Obviously not reliable, that’s the reason why I said it would only work for defining ‘typical’ tables (where it is either a dictionary or an array, was only a quick edit to my post), for example using that algorithm it would print {} as a dictionary which it technically isn’t.

I left an extra end there by mistake

Anyways, since I don’t have access to Studio, I wrote this in Lua 5.3.5


local tab = {1, nil, 1}

local function nilfound(t)

local i = 0
for _, _ in pairs(t) do
    i = i + 1
end

if i - #tab ~= 0 then return true end

end

setmetatable(tab, {
    __tostring = function(self)
     if nilfound(self) then return "nil found, cannot perform operation" end 
     local indexes, result, numericalindex = {}, nil, nil
           for k, _  in pairs(self) do 
               if type(k) == "number" then numericalindex = true end
               if type(k) ~= "number" and numericalindex then return "mixed table" end
               table.insert(indexes, k)
           end 

           if #indexes == 0 then return "empty table" end
           
           if #self ~= #indexes then result = "dictionary" 
           else
               result = "array"    
           end
           
        return result
     end


})

print(tab) --> cannot perform operation

Edit:

+This code was optimized to work better for various cases.

Just adding this here: typeof was optimized in Luau

@ zeuxcg

Optimize typeof() to run ~6x faster.

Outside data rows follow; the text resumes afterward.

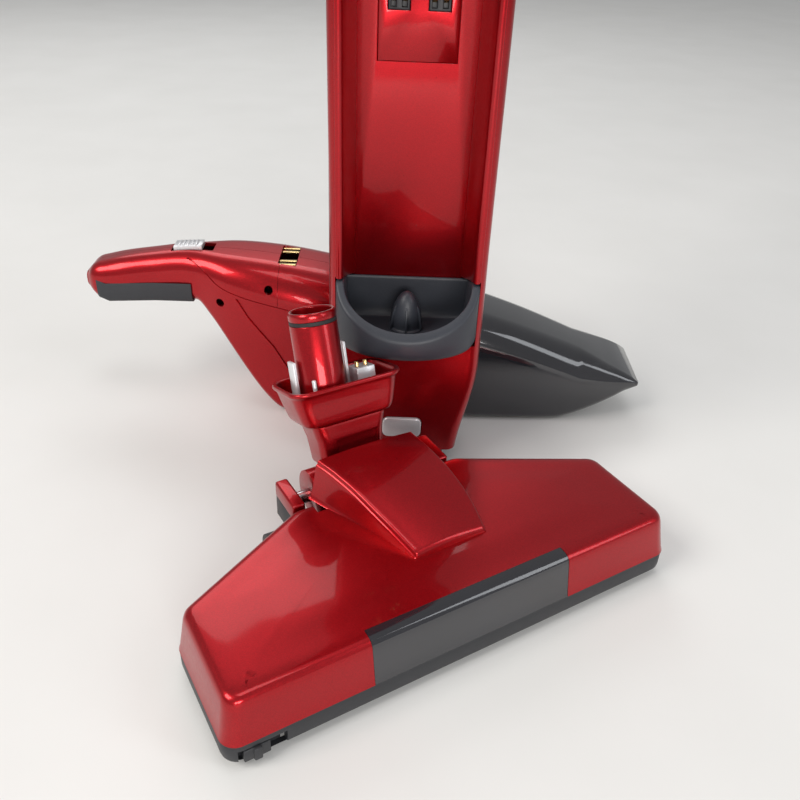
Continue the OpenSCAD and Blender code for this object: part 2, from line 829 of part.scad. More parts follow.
// Half of the case as a closed C: side = 1 is the far half, side = -1 the near half
function case_half_ring(x, side) = let (
  o = case_ring_pts(x, 0),
  q = case_ring_pts(x, wall),
  n = len(o) / 2,
  s = side > 0 ? 0 : n,
  y = side * gap / 2,
  a = [for (i = [0:n - 1]) o[i + s]],
  b = [for (i = [n - 1:-1:0]) q[i + s]]
) concat([[y, a[0][1]]], a, [[y, a[n - 1][1]]], [[y, b[0][1]]], b, [[y, b[n - 1][1]]]);

module case_half(side) {
  in_hand() skin([for (x = case_xs) stand(case_half_ring(x, side), x)]);
}

screw_spots = [[-95, 99], [-130.6, 85], [-91, 23]];
switch_x = -152;

module case_near() {
  color(red) difference() {
    case_half(-1);
    case_cuts();
  }
}

module case_far() {
  color(red) difference() {
    case_half(1);
    case_cuts();
  }
}

module case_cuts() {
  in_hand() {
    block([30, 13, 20], [switch_x, 0, 118]);
    for (p = screw_spots) translate([p[0], -60, p[1]]) rotate([-90, 0, 0]) cylinder(r = 3, h = 40);
    block([12.6, 31.6, 16], [-84, 0, 114]);
  }
}

module case_ring() {
  color(dark_red) in_hand() difference() {
    skin([for (x = [split_x - 3.7, split_x - 0.3]) stand(case_ring_pts(x, 0.2), x)]);
    skin([for (x = [split_x - 5, split_x + 1]) stand(case_ring_pts(x, wall), x)]);
  }
}

module hand_grip_pad() {
  color(grey) in_hand() difference() {
    skin([for (x = [-221, -214, -198, -180, -165, -152])
      let (h = lookup(x, case_hw) + 0.8, a = lookup(x, case_low)) stand(concat(
        [[-h, a + 15]],
        arc_pts(-h + 6, a + 5.2, 6, 180, 270, 4),
        arc_pts(h - 6, a + 5.2, 6, 270, 360, 4),
        [[h, a + 15]]
      ), x)]);
    skin([for (x = [-230, -228, -224, -214, -198, -180, -165, -150, -146])
      stand(case_ring_pts(x, -0.02), x)]);
  }
}

module hand_switch() {
  color(silver) in_hand() translate([switch_x - 3, 0, 115.9]) rotate([0, -4, 0]) {
    block([20, 11.6, 3.4], [0, 0, 0]);
    for (x = [-6:3:6]) block([1.1, 9, 1.2], [x, 0, 2]);
  }
}

cup_hw_at = [[split_x, hand_hw], [60, hand_hw - 0.5], [120, hand_hw - 3], [160, hand_hw - 6],
             [175, hand_hw - 10]];
cup_low = [[split_x, 0], [118, 0], [124, 2], [170, 25.5], [175, 28.5]];
cup_high = [[split_x, 92], [30, 87], [60, 78.5], [90, 68.5], [120, 57], [150, 44.5], [170, 35.5], [175, 32]];
cup_xs = [split_x, 30, 60, 90, 118, 124, 140, 155, 165, 170, 173, 175];

function cup_ring_pts(x, inset) = let (
  h = lookup(x, cup_hw_at) - inset,
  a = lookup(x, cup_low) + inset,
  b = max(lookup(x, cup_high) - inset, a + 0.5),
  r = min(22, (b - a) * 0.45, h - 0.5),
  q = min(7, (b - a) * 0.45)
) concat(
  arc_pts(h - q, a + q, q, 270, 360, 6),
  arc_pts(h - r, b - r, r, 0, 90, 6),
  arc_pts(-h + r, b - r, r, 90, 180, 6),
  arc_pts(-h + q, a + q, q, 180, 270, 6)
);

module dust_cup() {
  color(smoke) in_hand() difference() {
    skin([for (x = cup_xs) stand(cup_ring_pts(x, 0), x)]);
    skin([for (x = [split_x - 1, 30, 60, 90, 118, 124, 140, 155, 165]) stand(cup_ring_pts(x, 2.4), x)]);
    translate([146, 0, 13]) rotate([0, -26.5, 0]) block([44, 52, 12], [0, 0, 0]);
    block([11, 15, 7], [14, 0, 90]);
  }
}

module cup_catch() {
  color(smoke) in_hand() translate([14, 0, 89.3]) rotate([0, 11, 0]) {
    block([9, 14, 3], [0, 0, 0]);
  }
}

module cup_filter() {
  color("white") in_hand() difference() {
    union() {
      skin([for (x = [8, 50]) stand(cup_ring_pts(x, 8 + (x - 8) * 0.1), x)]);
      skin([for (x = [6, 8]) stand(cup_ring_pts(x, 3), x)]);
    }
    skin([for (x = [5, 46]) stand(cup_ring_pts(x, 14 + (x - 5) * 0.1), x)]);
  }
}

module fan_motor() {
  color(silver) in_hand() translate([-60, 0, 52]) rotate([0, 90, 0]) {
    cylinder(r = 17, h = 34);
    translate([0, 0, -2]) cylinder(r = 6, h = 4);
    translate([0, 0, 30]) cylinder(r = 2, h = 12);
  }
}

module fan_wheel() {
  color(black) in_hand() translate([-24, 0, 52]) rotate([0, 90, 0]) difference() {
    union() {
      cylinder(r = 26, h = 1.6);
      cylinder(r = 6, h = 13);
      for (a = [0:30:330]) rotate([0, 0, a]) block([21, 1.2, 11.2], [15, 0, 6.8]);
    }
    translate([0, 0, -1]) cylinder(r = 2.05, h = 20);
  }
}

module battery_cells() {
  color("steelblue") in_hand() {
    for (z = [32, 55]) for (y = [-11.6, 11.6]) translate([-103, y, z]) rotate([0, 90, 0])
      cylinder(r = 10, h = 40);
  }
}

// Flat charging pads on the unit's back that meet the body's springs
module charge_pads() {
  color(brass) in_hand() for (y = [-14, -8, 8, 14]) block([12, 3, 1.4], [-84, y, 110]);
}

front_casing();
rear_casing();
side_trim();
foot_plate();
bay_liner();
bay_panel();
contact_plate();
contact_blocks();
contact_springs();
dock_cup();
cup_cone();
socket_sleeve();
socket_seal();
air_duct();
connector_socket();
release_button();
release_spring();
dock_latch();
grip_loop();
grip_pad();
power_slider();
body_screws();
head_cover();
head_base();
window_lens();
led_board();
hood_cover();
brush_core();
brush_bristles();
brush_bearings();
brush_motor();
motor_pulley();
drive_belt();
rear_wheel_left();
rear_wheel_right();
wheel_axles();
front_rollers();
toe_latch();
barrel_pins();
head_screws();
pivot_barrel();
neck_yoke();
neck_tray();
neck_tube();
tube_seal();
connector_block();
connector_pins();
guide_ribs();
case_near();
case_far();
case_ring();
hand_grip_pad();
hand_switch();
dust_cup();
cup_catch();
cup_filter();
fan_motor();
fan_wheel();
battery_cells();
charge_pads();
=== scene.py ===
# %% [markdown]
# # A cordless upright cleaner, taken apart
# The real object is three moulded units: a tall body with an empty bay, a floor head with a
# short neck, and a hand unit with a see-through dust cup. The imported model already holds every
# working part in its true place, so this lesson loads it as a fixed frame and then builds the
# finished surfaces round it: lacquered shells, matt mouldings, smoky lenses and bright contacts.

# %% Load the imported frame
import json
import math
import bpy
import bmesh
import numpy as np
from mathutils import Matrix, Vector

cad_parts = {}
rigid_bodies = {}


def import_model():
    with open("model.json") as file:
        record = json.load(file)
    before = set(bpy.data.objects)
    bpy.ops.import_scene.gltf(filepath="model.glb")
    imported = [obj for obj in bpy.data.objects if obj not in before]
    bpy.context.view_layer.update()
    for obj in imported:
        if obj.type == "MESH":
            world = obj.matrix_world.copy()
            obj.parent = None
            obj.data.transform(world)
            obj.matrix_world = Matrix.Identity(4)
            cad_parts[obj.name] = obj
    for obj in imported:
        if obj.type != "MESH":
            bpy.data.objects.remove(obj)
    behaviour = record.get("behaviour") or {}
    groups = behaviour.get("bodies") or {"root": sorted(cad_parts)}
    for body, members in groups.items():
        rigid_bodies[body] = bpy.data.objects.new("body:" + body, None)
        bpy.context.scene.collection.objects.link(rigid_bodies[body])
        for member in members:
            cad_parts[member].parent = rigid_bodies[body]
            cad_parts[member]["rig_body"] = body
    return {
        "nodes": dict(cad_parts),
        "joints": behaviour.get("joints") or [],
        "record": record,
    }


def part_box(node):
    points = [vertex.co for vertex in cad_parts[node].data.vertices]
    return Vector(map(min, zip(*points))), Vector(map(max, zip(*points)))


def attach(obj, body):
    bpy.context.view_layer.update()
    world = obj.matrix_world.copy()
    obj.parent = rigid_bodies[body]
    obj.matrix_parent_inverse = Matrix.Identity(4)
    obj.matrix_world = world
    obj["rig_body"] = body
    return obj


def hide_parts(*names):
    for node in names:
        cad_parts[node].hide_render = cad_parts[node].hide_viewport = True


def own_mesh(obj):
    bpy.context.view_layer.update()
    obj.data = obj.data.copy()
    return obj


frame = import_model()
nodes = frame["nodes"]
joints = {j["name"]: j for j in frame["joints"]}
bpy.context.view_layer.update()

# %% [markdown]
# ## Where the units stand
# Each unit has its own simple directions: the head is turned, the neck leans, the hand unit lies
# along X. They could be typed in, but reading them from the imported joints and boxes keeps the
# pieces in step with the frame. All sizes below are in millimetres, and one function per unit
# turns them into the shared frame in metres.

# %% Frames of the four units
def vec(values):
    return np.array(values, float)

BODY_O = vec([sum(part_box("front_casing")[i][0] for i in (0, 1)) / 2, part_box("rear_casing")[0][1] - 0.00015, 0])
HEAD_U = vec(joints["spin_brush"]["axis"])
HEAD_V = np.cross([0, 0, 1], HEAD_U)
HEAD_O = vec(joints["spin_brush"]["pos_m"]) - 0.022 * HEAD_V - vec([0, 0, 0.0175])
NECK_S = vec(joints["neck_swivel"]["axis"])
NECK_Y = np.cross(NECK_S, HEAD_U)
NECK_O = vec(joints["neck_swivel"]["pos_m"])
HAND_O = vec([BODY_O[0], joints["spin_fan"]["pos_m"][1], 0])

def placed(origin, x_dir, y_dir, z_dir):
    """Point = origin + x * x_dir + y * y_dir + z * z_dir, from millimetres to metres."""
    axes = np.array([x_dir, y_dir, z_dir], float)
    return lambda p: origin + (np.asarray(p, float) * 0.001) @ axes

X, Y, Z = np.eye(3)
in_body = placed(BODY_O, X, Y, Z)
in_head = placed(HEAD_O, HEAD_U, HEAD_V, Z)
in_neck = placed(NECK_O, HEAD_U, NECK_Y, NECK_S)
in_hand = placed(HAND_O, X, Y, Z)
print("body", BODY_O.round(4), "head", HEAD_O.round(4), "neck", NECK_O.round(4), "hand", HAND_O.round(4))

# %% [markdown]
# ## Shader maths as sums
# A finish is a small calculation: grain plus wear, a tint times a mask. Written as separate nodes
# it is hard to read, so one class wraps a socket and lets Python's own signs add the Math nodes.
# Colours go through Mix nodes, because a Math node would turn them grey.

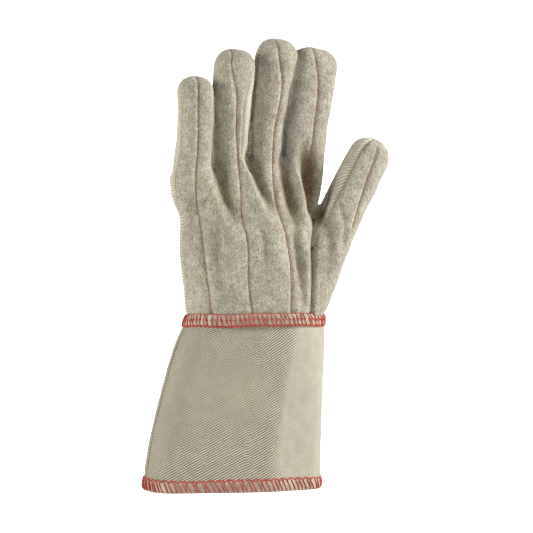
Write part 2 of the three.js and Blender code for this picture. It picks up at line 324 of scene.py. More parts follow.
def point_normals(points, faces):
    """Unit normal at each point: the sum of the normals of the triangles round it."""
    a, b, c = points[faces[:, 0]], points[faces[:, 1]], points[faces[:, 2]]
    flat = np.cross(b - a, c - a)
    total = np.zeros_like(points)
    for corner in range(3):
        for axis in range(3):
            total[:, axis] += np.bincount(faces[:, corner], flat[:, axis], len(points))
    return total / np.maximum(np.linalg.norm(total, axis=1, keepdims=True), 1e-12)


skin, skin_faces = joined_skin()
skin_normals = point_normals(skin, skin_faces)
print("skin:", len(skin), "points,", len(skin_faces), "triangles")

# %% [markdown]
# ## Where one cloth ends and the next begins
#
# The palm side is cut from flannel and wraps round the whole index finger, the backs of the other fingers
# are twill, and the thumb is a tube of its own. Each border is the zero line of a number worked out for
# every point: above zero is one cloth, below zero the other, and near the line it is the distance in
# millimetres. The seams of a finger are given as angles round it, 0 on the thumb side, 90 at the back and
# 180 on the little finger side, because a glove's fingers roll: on the ring finger the seam has come right
# round to the front.

# %% Seam tables
FINGER_SEAMS = {
    "little": table("z right left", (236, -28, 212), (262, -30, 208), (290, -30, 200), (315, -22, 194)),
    "ring": table(
        "z right left",
        *((238, -50, 172), (255, -56, 168), (275, -60, 165), (295, -58, 165)),
        *((308, -44, 166), (318, -26, 168), (335, -14, 172)),
    ),
    "middle": table(
        "z right left",
        *((240, -5, 205), (262, -5, 206), (302, -5, 204), (322, -5, 200), (344, -5, 190)),
    ),
}
LEFT_SEAM = table("z y", (124, -3), (200, -5), (224, -11), (250, -12))
STRIP_SEAM = table("z x", (124, 39.5), (205, 39), (230, 40), (252, 42.6))
BACK_SEAM = table("z x", (124, -2), (205, -2), (230, 4.5), (252, 13.5))
THUMB_SEAM = table(
    "z front back",
    (118, 54, 73),
    (145, 55, 73.5),
    (165, 56, 73.5),
    (188, 57.2, 70),
    (205, 61.5, 67),
    (222, 70.5, 71.5),
    (240, 77, 77),
    (275, 88, 88),
    (300, 100, 100),
)
THUMB_STRIP = (118, 228)  # its two seams, as angles round the thumb
INDEX_SEAM, INDEX_REACH = 204, 14  # an angle round the index finger, and half its width in mm
SEAM_REACH = 15  # mm, half a finger's width, which turns an angle round it into a distance
NO_SEAM = 30  # mm, a distance at which a seam has no effect
CROTCH_LOW, CROTCH_HIGH = 238, 252  # between these the body hands over to the fingers


# %% Borders as numbers
def centre(name, z):
    """Middle, half width and half depth of a finger at each height. Past its last row the line goes
    straight on."""
    rows = FINGERS[name]
    lean = {c: (rows[c][-1] - rows[c][-2]) / (rows["z"][-1] - rows["z"][-2]) for c in "xy"}
    past = np.maximum(z - rows["z"][-1], 0)
    x, y = (value_at(rows, c, z) + lean[c] * past for c in "xy")
    return x, y, value_at(rows, "wide", z), value_at(rows, "deep", z)


def round_finger(name, p):
    """Angle of each point round a finger in degrees, from -90 at the front to 270, and its distance from
    the finger's line in half widths."""
    x, y, wide, deep = centre(name, p[:, 2])
    across, back = (p[:, 0] - x) / wide, (p[:, 1] - y) / deep
    angle = np.degrees(np.arctan2(back, across))
    return np.where(angle < -90, angle + 360, angle), np.hypot(across, back)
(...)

It used to be that type() was much faster than typeof() but they now should be more or less comparable.

1 Like

???

Where in my post does it say a table is not a valid type, or that an array and a table are different types?

I was only suggesting that saying
type(t)
would return anything different from what calling type(t) would return where t is either a table or array is incorrect.

I’m just saying even if it were an array, type(t) would still return “table” so I won’t say that’s a reliable check to differentiate between a numerically indexed table or a dictionary.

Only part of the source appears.